Two Wall Street Journal writers recently traveled to Blue Bell and Reading to highlight the split feelings on Donald Trump among Republicans in neighboring counties.

Whereas Trump’s swagger and promises to get tough with trading partners have rallied Republicans in Reading, many Republicans in Montgomery County worry that those same qualities are repelling upper-income GOP voters, writes Aaron Zitner and Dante Chinni in Tuesday’s Wall Street Journal.

That’s the tricky electoral math that Mr.
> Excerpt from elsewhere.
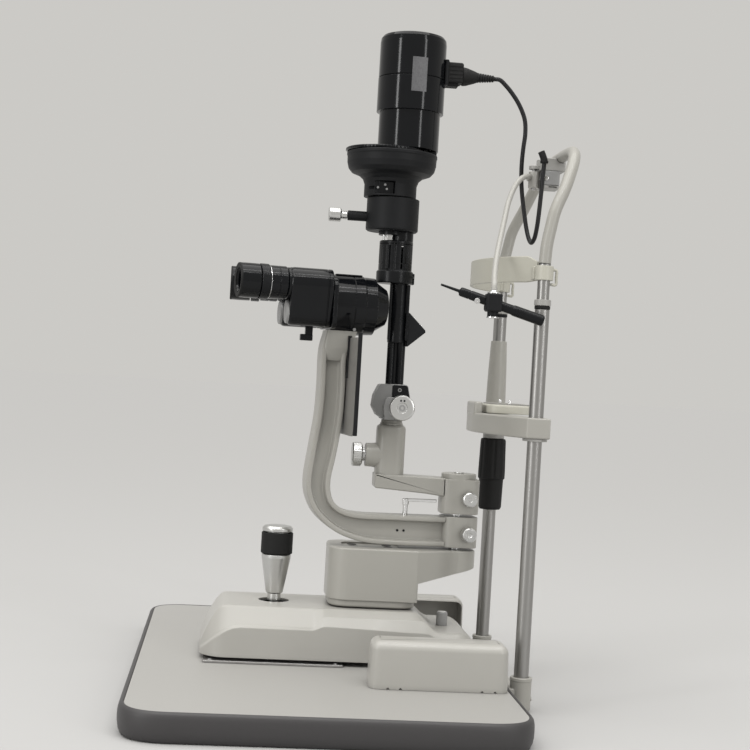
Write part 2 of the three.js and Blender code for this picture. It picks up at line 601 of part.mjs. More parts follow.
function makeSlitHead() {
  const sleeve = pipe(28.4, 14.4, 'z', SLEEVE_X, 0, 0, 461, 496.6, 18);
  const lever = rod(5.4, 'x', 0, 0, 476, -137.6, -112, 10);
  const leverPin = rod(2.6, 'x', 0, 0, 476, -150, -137, 8);
  place(instrument, 'slit_rotation_sleeve', join(sleeve, lever, leverPin), blackMatt);
  const grip = [[0, -158.4], [7, -158.4], [7.7, -157.4], [7.7, -145.6], [7, -144.8], [4, -144.8],
    [4, -138.2], [2.9, -138.2], [2.9, -150.4], [0, -150.4]];
  place(instrument, 'lever_knob', turned(grip, 'x', 0, 0, 476, 12), silver);

  const shell = [[0, 497.4], [28, 497.4], [28, 512], [34, 520], [44, 526], [48, 532],
    [49, 545], [0, 545]];
  const pillar = slab(roundedOutline(-55.6, -46, -13, 13, 2), 540, 549.2, 2);
  const pin = rod(3, 'z', DIAL_X, 0, 0, 540, 549, 8);
  const window = block(-108, -90, -40, -20, 498, 512);
  place(instrument, 'slit_housing', cut(join(turned(shell, 'z', -93, 0, 0, 20), pillar, pin),
    window), blackMatt);

  const dial = pipe(43.6, 3.4, 'z', DIAL_X, 0, 0, 545.4, 549.2, 20);
  const apertures = [0, 1, 2, 3, 4].map((i) => {
    const angle = (i * Math.PI * 2) / 5;
    return rod(7, 'z', DIAL_X + 24 * Math.cos(angle), 24 * Math.sin(angle), 0, 540, 552, 14);
  });
  place(instrument, 'filter_dial', cut(dial, ...apertures), blackGloss);
}

function makeLampHouse() {
  const lower = [[8, 549.6], [33, 549.6], [33, 590], [LAMP_RADIUS, 590.8], [LAMP_RADIUS, 627],
    [33.3, 627], [33.3, 594], [30, 594], [30, 553], [8, 553], [8, 549.6]];
  place(instrument, 'lamp_house', turned(lower, 'z', LAMP_X, 0, 0, 20), blackGloss);
  const cap = [[0, 674.6], [28, 674.4], [33, 672.8], [35.4, 669.6], [36, 665], [36, 627.4],
    [33, 627.4], [33, 663], [29, 668.4], [0, 669]];
  place(instrument, 'lamp_cap', turned(cap, 'z', LAMP_X, 0, 0, 20), blackGloss);
  const bulb = [[0, 606], [5, 608], [8.6, 615], [8.6, 624], [6, 632], [12, 634], [12, 667.6],
    [0, 668.2]];
  place(instrument, 'lamp_bulb', turned(bulb, 'z', LAMP_X, 0, 0, 12), glass);
}

function makeLampCable() {
  const body = endPlate(roundedOutline(-11, 11, 626, 648, 4), -40.2, -21, 3);
  const neck = turned([[0, -22], [9.5, -22], [5.4, -6], [4.6, -5], [3.4, 14], [0, 14]],
    'x', 0, 0, 635, 16);
  const tab = block(-39, -25, -7, 7, 622.5, 627);
  place(instrument, 'lamp_plug', join(body, neck, tab), rubber);
  const run = [[14.6, 0, 635], [20, 0, 634.6], [27, 0, 629], [34, 0, 621.5], [40.5, 0, 613],
    [46.5, 0, 602.5], [50.4, 0, 592], [51.6, 0, 578], [50.6, 1, 563], [50.2, 3, 548],
    [50.8, 5, 533], [52.4, 6.5, 518], [54.6, 7, 504], [57, 6, 490], [59.4, 3, 475],
    [61.6, -3.5, 463], [63.2, -11, 458.4], [64.8, -18.5, 463], [66, -23, 475],
    [66.9, -24, 488], [67.7, -24, 502], [68.4, -24, 516], [69, -24, 530], [69.6, -24, 543.5]];
  place(instrument, 'lamp_cable', tube(run, CABLE_RADIUS, 44, 4), rubber);
  const gland = tube([[69.6, -24, 544], [69.5, -24, 546.5], [68, -24, 551], [65.8, -23.5, 556]],
    3.8, 5, 4);
  place(instrument, 'cable_gland', gland, rubber);
}

makeTable();
makeGuides();
makeRailCover('rail_cover_near', -1);
makeRailCover('rail_cover_far', 1);
makeHeadrestFrame();
makeTopBracket();
makeForeheadBand();
makeChinRest();
makeFixationLamp();
makeCrossShaft();
makeBase();
makeJoystick();
makeCarrier();
makeMicroscopeArm();
makeMicroscopeBody();
makeEyepiece('near', -1);
makeEyepiece('far', 1);
makeIlluminationArm();
makeTowerFork();
makeTower();
makeSlitHead();
makeLampHouse();
makeLampCable();

export default slitLamp;
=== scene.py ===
"""The looks of a table-mounted slit lamp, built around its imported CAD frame.

Shapes are written in millimetres in the instrument's own frame: X = 0 and Y = 0 are the axis
that both arms swing about, Z = 0 is the table's surface, and +X points at the patient.
"""

import json
import math

import bmesh
import bpy
from mathutils import Matrix, Vector


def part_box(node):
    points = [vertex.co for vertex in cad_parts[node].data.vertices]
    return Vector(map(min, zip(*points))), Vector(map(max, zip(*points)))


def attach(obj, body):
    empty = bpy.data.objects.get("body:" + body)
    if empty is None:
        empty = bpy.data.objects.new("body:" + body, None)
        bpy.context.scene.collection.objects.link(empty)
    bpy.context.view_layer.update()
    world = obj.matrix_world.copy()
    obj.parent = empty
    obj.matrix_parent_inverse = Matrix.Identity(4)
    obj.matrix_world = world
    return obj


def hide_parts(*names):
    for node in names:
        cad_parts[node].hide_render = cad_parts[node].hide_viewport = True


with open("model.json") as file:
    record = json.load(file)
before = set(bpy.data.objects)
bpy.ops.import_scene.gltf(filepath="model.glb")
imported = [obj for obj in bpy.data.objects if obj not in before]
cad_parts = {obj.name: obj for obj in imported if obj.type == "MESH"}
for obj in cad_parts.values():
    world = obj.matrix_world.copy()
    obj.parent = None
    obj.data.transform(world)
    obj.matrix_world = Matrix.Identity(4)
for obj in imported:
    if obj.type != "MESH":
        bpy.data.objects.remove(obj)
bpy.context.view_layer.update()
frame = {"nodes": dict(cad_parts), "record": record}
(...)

Trump faces in an expected general-election push to win Pennsylvania and industrial Midwest states that haven’t backed a Republican for president in decades.

According to Zitner and Chinni, Republicans here fear Trump could amplify a recent tilt into the Democratic camp. Democrats in recent months there have made bigger gains than the GOP in voter registration.

“That’s the worry,” said Art Bustard, a 61-year-old who owns a promotional-products business in Lansdale and will be an alternate delegate to the GOP’s national convention. Mr. Trump, he says, “is very popular with small-business men, contractors, machine-shop operators,” but he must show “the professional class that he’s not going to hurt them, not upset the apple cart so much that their jobs are in jeopardy.”

Trump’s demeanor, by contrast, is a potential hurdle in Montgomery County, one of the state’s most populous and one of four counties in the state where he didn’t break 50 percent in the primary.

“The biggest thing he can do to help himself is to be a tad more reserved,” said Josh Arnold, executive director of the county Republican committee. “You have to be more presidential.”

According to Zitner and Chinni, Montco Republicans also said it was time for Trump to lay out a clearer governing agenda and to clarify his position on taxes, which has varied in recent days, and national security and trade.